## SOURCE RECORDS

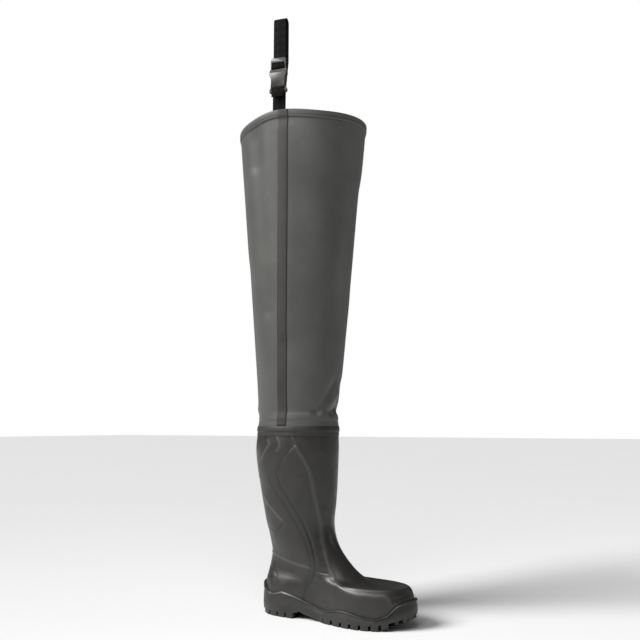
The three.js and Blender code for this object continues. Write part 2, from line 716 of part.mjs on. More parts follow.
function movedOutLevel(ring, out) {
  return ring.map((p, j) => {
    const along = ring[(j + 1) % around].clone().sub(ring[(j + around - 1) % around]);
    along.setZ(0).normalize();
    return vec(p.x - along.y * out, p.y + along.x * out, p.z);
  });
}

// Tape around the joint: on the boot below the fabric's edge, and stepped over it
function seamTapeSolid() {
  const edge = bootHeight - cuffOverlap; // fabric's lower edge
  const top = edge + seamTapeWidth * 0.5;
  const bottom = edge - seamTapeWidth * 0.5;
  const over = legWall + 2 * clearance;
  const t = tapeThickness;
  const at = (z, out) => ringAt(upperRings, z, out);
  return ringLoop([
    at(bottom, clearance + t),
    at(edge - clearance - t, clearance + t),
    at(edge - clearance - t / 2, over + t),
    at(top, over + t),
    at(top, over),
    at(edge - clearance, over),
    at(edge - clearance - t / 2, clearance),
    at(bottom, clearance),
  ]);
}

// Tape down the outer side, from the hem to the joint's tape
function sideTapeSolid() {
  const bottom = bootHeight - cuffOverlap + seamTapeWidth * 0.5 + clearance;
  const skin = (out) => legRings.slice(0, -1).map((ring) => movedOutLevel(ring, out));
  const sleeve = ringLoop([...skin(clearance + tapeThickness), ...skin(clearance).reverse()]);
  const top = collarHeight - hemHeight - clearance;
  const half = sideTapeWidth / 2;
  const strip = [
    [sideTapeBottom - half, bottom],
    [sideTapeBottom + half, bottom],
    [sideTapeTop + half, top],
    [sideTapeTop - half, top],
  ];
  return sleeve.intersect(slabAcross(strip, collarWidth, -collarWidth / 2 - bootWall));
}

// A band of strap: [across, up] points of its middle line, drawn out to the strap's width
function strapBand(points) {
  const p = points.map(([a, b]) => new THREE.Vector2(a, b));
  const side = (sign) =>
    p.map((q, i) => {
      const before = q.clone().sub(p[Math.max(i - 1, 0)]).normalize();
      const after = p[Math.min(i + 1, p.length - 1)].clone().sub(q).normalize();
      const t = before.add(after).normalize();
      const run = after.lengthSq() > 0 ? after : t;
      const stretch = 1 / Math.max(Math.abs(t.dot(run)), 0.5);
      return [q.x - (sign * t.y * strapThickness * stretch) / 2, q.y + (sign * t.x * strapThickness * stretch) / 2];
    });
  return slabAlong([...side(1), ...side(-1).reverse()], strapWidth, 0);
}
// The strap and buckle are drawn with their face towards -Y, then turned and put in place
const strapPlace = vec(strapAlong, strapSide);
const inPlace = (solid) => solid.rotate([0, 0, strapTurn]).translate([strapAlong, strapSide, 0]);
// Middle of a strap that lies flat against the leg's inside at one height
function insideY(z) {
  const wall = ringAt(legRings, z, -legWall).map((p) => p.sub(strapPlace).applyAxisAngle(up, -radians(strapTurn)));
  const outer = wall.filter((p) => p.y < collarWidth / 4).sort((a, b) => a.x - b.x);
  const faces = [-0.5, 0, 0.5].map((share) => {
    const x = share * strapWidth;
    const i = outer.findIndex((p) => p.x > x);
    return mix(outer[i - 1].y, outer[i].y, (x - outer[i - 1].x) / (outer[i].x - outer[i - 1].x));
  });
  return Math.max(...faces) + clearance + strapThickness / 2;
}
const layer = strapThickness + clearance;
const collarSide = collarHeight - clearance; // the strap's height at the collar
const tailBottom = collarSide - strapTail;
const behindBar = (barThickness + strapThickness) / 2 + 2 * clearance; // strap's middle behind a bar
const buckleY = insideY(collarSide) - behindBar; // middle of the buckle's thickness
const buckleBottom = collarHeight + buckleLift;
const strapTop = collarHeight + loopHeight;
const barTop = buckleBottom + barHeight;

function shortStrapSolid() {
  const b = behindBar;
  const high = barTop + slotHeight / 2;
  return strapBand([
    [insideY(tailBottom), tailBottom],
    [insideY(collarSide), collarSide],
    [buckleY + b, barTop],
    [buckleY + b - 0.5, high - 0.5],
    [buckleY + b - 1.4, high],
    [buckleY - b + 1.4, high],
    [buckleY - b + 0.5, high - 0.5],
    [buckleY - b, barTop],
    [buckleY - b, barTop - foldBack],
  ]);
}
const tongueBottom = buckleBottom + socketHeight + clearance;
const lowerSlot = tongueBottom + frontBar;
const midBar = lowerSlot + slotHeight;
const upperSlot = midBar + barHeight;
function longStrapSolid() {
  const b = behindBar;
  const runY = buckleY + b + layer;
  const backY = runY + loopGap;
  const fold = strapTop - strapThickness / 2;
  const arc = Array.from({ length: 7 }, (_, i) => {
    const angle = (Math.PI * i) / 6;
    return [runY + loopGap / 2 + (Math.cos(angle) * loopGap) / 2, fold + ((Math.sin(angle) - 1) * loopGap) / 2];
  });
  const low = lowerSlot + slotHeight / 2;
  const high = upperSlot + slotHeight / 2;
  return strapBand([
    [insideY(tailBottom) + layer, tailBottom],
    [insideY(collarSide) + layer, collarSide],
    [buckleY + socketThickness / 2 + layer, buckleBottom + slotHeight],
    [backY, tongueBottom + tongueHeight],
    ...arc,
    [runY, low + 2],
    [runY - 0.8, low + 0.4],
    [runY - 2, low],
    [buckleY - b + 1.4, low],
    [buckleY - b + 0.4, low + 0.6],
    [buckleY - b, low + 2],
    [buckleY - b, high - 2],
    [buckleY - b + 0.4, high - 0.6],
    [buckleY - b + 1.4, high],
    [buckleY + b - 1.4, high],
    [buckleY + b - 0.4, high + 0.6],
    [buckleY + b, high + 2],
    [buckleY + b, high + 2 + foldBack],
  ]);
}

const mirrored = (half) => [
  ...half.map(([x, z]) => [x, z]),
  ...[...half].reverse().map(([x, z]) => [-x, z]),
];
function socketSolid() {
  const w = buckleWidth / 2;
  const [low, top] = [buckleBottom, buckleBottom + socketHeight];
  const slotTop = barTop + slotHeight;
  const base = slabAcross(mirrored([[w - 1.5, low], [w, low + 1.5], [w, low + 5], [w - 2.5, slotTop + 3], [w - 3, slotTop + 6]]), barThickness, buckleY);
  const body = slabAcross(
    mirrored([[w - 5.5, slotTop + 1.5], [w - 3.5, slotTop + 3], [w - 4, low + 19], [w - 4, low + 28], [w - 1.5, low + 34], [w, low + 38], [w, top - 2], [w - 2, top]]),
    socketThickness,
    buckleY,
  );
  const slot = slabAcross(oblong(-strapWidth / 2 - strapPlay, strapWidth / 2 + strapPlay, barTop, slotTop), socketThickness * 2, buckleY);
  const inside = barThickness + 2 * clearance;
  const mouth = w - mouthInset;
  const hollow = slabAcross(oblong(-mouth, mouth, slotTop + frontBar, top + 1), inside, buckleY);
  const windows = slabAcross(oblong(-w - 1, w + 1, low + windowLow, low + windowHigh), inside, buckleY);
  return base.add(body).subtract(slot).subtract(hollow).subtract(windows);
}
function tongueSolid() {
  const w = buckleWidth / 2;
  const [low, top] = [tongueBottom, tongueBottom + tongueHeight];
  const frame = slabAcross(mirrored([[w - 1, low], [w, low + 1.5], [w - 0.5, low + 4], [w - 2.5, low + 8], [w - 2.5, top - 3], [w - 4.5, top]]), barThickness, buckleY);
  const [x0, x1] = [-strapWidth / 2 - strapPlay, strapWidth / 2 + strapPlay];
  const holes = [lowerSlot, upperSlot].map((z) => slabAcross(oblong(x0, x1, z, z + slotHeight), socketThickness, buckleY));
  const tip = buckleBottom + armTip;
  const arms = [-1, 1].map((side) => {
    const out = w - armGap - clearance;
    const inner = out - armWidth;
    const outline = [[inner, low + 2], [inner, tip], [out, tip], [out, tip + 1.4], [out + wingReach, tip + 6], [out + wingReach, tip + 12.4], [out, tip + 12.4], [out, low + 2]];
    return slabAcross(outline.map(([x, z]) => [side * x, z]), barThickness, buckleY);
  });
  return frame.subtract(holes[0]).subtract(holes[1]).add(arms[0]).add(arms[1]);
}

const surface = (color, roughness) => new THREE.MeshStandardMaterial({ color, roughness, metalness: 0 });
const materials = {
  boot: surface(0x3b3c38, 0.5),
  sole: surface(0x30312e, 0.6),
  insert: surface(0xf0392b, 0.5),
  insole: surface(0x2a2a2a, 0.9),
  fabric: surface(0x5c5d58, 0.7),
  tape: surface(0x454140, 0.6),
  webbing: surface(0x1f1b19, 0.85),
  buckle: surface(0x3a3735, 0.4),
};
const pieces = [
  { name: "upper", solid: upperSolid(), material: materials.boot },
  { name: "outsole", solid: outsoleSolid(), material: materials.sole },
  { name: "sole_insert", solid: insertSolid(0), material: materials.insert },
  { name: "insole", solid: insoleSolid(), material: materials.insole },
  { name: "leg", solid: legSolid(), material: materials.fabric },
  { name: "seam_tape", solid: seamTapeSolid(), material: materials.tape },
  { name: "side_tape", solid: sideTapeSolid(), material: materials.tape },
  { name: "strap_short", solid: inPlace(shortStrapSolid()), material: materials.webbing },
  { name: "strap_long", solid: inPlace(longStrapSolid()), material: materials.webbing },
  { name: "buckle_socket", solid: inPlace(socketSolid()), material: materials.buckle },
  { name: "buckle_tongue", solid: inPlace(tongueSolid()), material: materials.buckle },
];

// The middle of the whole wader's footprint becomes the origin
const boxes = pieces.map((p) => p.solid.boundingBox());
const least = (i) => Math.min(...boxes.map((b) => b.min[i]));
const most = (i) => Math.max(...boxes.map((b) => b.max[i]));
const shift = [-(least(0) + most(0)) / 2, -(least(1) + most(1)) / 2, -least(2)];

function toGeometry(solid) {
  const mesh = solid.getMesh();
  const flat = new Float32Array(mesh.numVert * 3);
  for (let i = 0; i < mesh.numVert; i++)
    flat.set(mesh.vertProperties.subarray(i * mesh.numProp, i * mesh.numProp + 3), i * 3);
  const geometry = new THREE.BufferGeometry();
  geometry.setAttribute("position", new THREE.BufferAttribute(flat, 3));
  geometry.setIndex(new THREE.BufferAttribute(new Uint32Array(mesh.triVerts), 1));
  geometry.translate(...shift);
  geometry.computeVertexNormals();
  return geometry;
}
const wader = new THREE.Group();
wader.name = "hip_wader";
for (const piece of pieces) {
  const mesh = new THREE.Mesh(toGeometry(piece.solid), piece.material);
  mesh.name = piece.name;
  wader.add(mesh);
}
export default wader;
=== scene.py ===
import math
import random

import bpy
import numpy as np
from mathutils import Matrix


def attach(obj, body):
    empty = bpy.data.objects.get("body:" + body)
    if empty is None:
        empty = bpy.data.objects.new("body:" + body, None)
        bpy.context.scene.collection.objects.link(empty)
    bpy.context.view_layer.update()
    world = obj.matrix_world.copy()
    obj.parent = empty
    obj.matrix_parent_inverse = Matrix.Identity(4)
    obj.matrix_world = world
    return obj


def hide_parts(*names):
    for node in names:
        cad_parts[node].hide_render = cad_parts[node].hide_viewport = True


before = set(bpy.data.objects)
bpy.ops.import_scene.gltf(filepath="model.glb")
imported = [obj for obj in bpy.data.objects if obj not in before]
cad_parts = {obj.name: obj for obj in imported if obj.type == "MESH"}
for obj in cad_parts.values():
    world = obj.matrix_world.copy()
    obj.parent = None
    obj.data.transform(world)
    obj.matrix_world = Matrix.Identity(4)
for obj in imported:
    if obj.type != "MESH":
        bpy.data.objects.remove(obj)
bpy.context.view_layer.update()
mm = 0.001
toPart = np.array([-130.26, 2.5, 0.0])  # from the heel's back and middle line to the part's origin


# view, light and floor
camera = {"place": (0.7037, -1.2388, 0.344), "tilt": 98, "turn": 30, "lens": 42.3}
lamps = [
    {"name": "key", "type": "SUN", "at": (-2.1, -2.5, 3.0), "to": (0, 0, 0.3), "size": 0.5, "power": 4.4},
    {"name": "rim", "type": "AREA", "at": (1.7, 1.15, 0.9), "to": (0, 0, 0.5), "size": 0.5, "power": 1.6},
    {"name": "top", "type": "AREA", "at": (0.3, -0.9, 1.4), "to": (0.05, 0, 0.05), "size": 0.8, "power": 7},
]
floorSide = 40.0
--
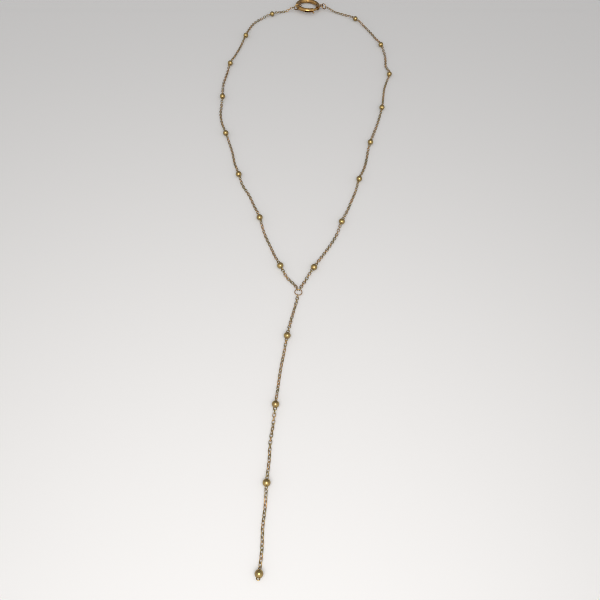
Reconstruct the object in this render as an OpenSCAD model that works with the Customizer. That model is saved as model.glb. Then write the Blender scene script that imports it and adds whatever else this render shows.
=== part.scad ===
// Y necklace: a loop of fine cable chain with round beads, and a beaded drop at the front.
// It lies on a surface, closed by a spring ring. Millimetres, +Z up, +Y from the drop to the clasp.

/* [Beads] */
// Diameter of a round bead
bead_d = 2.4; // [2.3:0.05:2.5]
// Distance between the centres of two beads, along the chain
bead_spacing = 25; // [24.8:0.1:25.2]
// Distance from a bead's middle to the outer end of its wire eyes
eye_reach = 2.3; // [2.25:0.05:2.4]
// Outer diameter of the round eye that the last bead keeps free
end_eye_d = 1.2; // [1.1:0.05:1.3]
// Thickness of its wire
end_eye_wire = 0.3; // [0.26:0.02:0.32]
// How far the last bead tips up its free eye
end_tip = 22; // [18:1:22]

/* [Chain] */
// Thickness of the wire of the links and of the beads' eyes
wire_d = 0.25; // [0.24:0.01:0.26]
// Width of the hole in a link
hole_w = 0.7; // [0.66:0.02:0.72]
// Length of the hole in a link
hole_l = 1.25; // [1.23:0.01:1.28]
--
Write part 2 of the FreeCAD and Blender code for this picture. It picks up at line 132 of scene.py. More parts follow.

## AIM
Retype precisely, and only, the span of lines that opens at the line containing "geometry.computeVertexNormals();" and closes at the line containing "obj.matrix_world = world", both inclusive.

## PROBLEM SOLUTION
  geometry.computeVertexNormals();
  return geometry;
}
const wader = new THREE.Group();
wader.name = "hip_wader";
for (const piece of pieces) {
  const mesh = new THREE.Mesh(toGeometry(piece.solid), piece.material);
  mesh.name = piece.name;
  wader.add(mesh);
}
export default wader;
=== scene.py ===
import math
import random

import bpy
import numpy as np
from mathutils import Matrix


def attach(obj, body):
    empty = bpy.data.objects.get("body:" + body)
    if empty is None:
        empty = bpy.data.objects.new("body:" + body, None)
        bpy.context.scene.collection.objects.link(empty)
    bpy.context.view_layer.update()
    world = obj.matrix_world.copy()
    obj.parent = empty
    obj.matrix_parent_inverse = Matrix.Identity(4)
    obj.matrix_world = world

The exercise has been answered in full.